UK - For the third time in four months, UK pork imports rose strongly, compared with a year earlier, in October.
At 33,900 tonnes, shipments were 11 per cent higher than in October 2014. The growth was largely down to a 20 per cent rise in imports from Denmark, mainly made up of bone-in legs, and a surge in purchases from Spain.
The latter continues a recent trend, as shipments nearly doubled to 3,100 tonnes. With prices remaining much lower than last year, the value of pork imports was down 1 per cent at £55.7 million.

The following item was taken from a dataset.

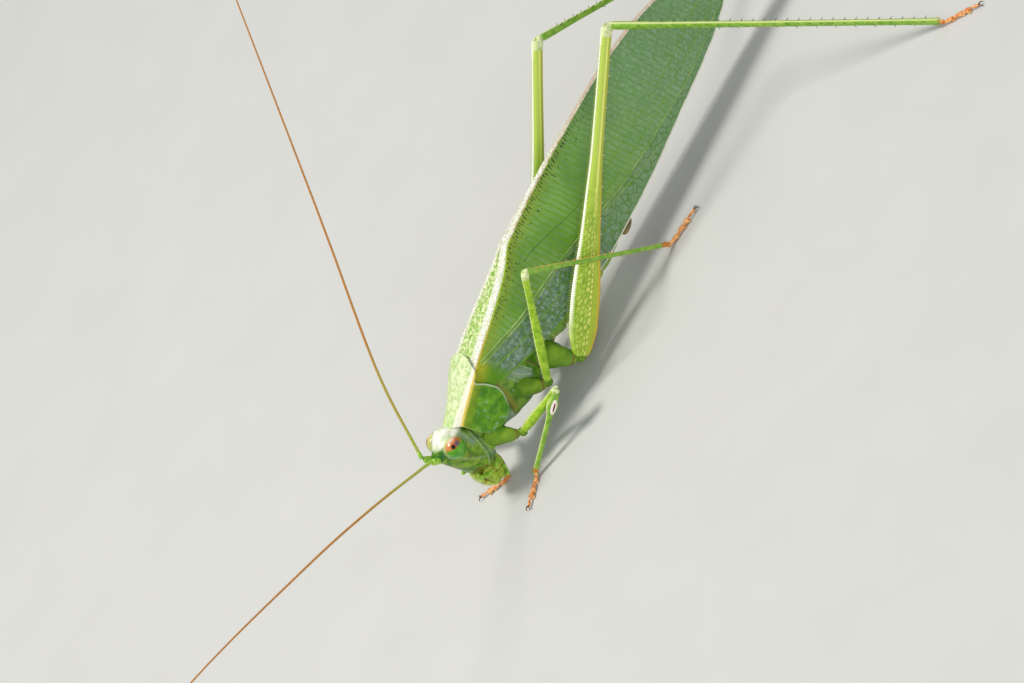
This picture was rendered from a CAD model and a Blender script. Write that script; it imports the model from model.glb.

In contrast, bacon imports were 6 per cent down on the year, at 22,900 tonnes. This was largely down to lower shipments from Denmark, suggesting more pork is being imported for curing in the UK, as appears to have been the case for most of the year.
There were small increases from the two other major suppliers, the Netherlands and Germany. Imports of sausages were up on October 2014 but less processed ham was imported.
UK pork exports in October were little changed from a year earlier, at 17,400 tonnes. Increased sales to Ireland, China and the Netherlands were offset by lower volumes sent to countries such as Germany, Denmark and Hong Kong.
There were strong sales to the United States, which took three times as much UK pork as in October 2014 and accounted for over 5 per cent of the monthly total.
A 5 per cent year-on-year fall in average prices meant that the value of exports was down by a similar amount, at £18.9 million.
Cured and processed pig meat exports were lower, mainly due to reduced sales to Ireland. However, October was another good month for UK pig offal exports, which were nearly 60 per cent higher than a year before, at 5,600 tonnes.
Apart from Ireland, all significant markets took more this year, led by an 80 per cent rise in shipments to China.